As with most other workers in the field, studio assistants make an entry-level salary for working with Koons. However, his former employee explains, “Jeff Koons doesn’t fund his studio with his own sales. If Jeff makes a set of work, he’ll keep one of every X amount he sells each year. He gets a cut from everything they sell, and keeps one for himself to increase his capital.” Most of Koons’ studio is backed by investors, who make a profit each time a piece of work sells.

“In 2007, Jeff had a painting show at the Gagosian Gallery in London. As a studio, we finished 25 large-scale paintings. It was really a brutal year,” the assistant recalls, describing the hours of factory labor, the ongoing, repetitive motions. For some time, it seemed like Koons’ studio could only grow. “But ever since then,” the former assistant tells me, “he hasn’t sold as many paintings. I don’t know how reflective that is of the market.”
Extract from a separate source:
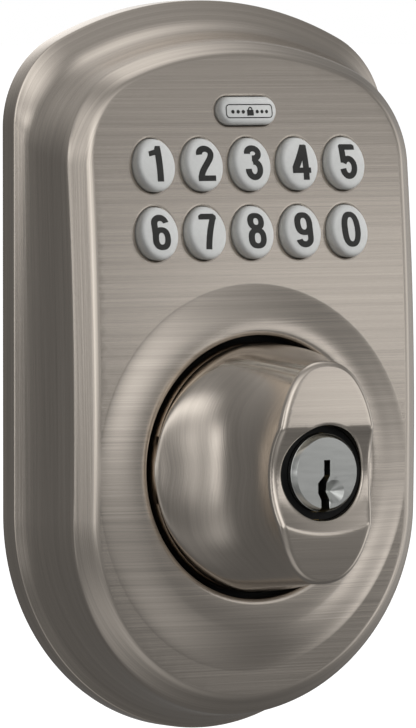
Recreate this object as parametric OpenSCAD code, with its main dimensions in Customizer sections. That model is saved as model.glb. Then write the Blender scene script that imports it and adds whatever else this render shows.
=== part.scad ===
// Keypad door lock, exterior half: a turn knob with its key cylinder and a ten-key pad in one housing.
// The origin is where the knob's axis meets the door face. The front looks along -Y, +Z is up,
// and the parts that enter the door lie at +Y. "Depth" below means distance in front of the door face.

/* [Escutcheon] */
// Width of the escutcheon at the door
plate_w = 72; // [71:0.5:74]
// Height of the crown of the escutcheon above the knob axis
plate_top = 76; // [75:0.5:78]
// Depth of the flat side wall of the escutcheon
wall_d = 4.2; // [3.6:0.1:5]
// Depth of the front face at its fullest point
face_d = 20.4; // [20:0.1:21]
// Radius of the gentle crown of the front face, from top to bottom
face_r = 420; // [380:10:600]
// Thickness of the cast skin
skin_t = 2.2; // [1.8:0.1:2.6]

/* [Keypad] */
// Spacing of the keys in a row
key_pitch_x = 9.2; // [9:0.1:9.4]
// Spacing of the two rows
key_pitch_z = 11.05; // [10.8:0.05:11.4]
// Height of the upper row above the knob axis
key_row_z = 49.25; // [48:0.25:50]
// Width of a key hole
key_hole_w = 7.66; // [7.4:0.02:8]
// Height of a key hole
key_hole_h = 8.9; // [8.6:0.05:9.2]
// How far the middle of a key stands out of the face
key_proud = 1.9; // [1.4:0.1:2.4]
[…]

It’s fanciful to think that an artist like Jeff Koons would ever have trouble generating enough capital to sustain their factory model for art production. The factory allows artists’ brands to expand globally through the sheer volume of work it can generate, scaling production up and down according to the demands of the market. Artistic processes will continue to be further automated, where software and machines will eventually take over jobs currently performed by trade laborers. And while physical production will require less and less manual intervention from artists and their assistants, perhaps a new model for artistic labor has begun to coalesce. As with the case of the assistant Agoston, the artist-employee relationship has the opportunity to become a continual education for both involved, whether or not the employee ever receives proper credit. In this case the art minion ceases to be a minion, and becomes, for the artist, a second brain.